El Jefe Maximo said...

Z,

I never said "winning." We are a long way from winning, although winning is certainly possible, and certainly worth it. Long struggles are tne nature of counterinsurgency-type conflicts.

Our focus at present must be on building up the Iraqi military, and, equally as important, the police; as well as the institutions to support them. We have only limited influence over internal politics, except at the local level, but if the al-Maliki government cannot get the job done, it will be replaced.

It is a gross abuse of language to contend that the Republicans have blocked funding for the troops in Iraq. It is the Democrats who show us that they are past-masters of "Orwellian" politics by the proposal of such cynical and even seditious legislation. The Republicans have blocked enactment of a poison-pill piece of legislation designed to tie the hands of commanders in the field and the national political leadership while "funding" the troops. The Democratic majority in Congress seeks to do the bidding of its evil far left masters, and cause the country to lose the war, but without being seen as authoris of our defeat.

As for the murder, chaos and worse than Egyptian bondage defeat would cause for our local allies in Iraq, and elsewhere, just as in Vietnam thirty years ago -- they will avert their eyes and perjure themselves claiming innocence, their tongues dripping with false sympathy for all the widows and orphans resulting from their favored course of cutting and running.

The Democratic bill the Republicans voted against is pure spin, like everything else the Democratic Party does.

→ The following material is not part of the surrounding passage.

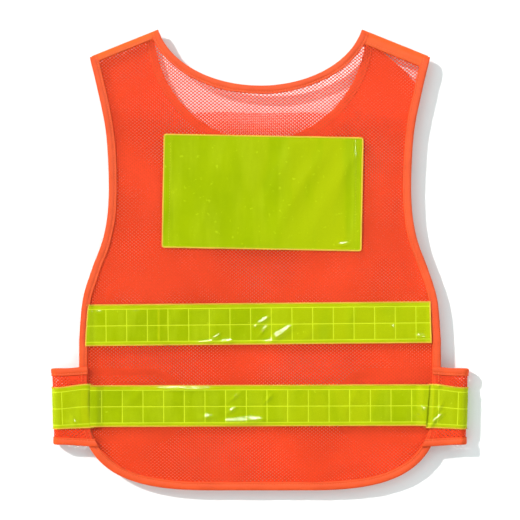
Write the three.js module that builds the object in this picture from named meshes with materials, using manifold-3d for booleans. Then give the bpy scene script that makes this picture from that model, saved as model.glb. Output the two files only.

Hank, I agree, I would love to see the Democrats made responsible for the chaos that their congressional majority presently delights in making. That day appears to be coming, one way or another. I'm no financial planner, but it looks to me like time to buy gold; minimize your taxable activities; and spend plenty of time de-bugging your kids from the increased amound of ordure shortly to be coming out of the idiot box.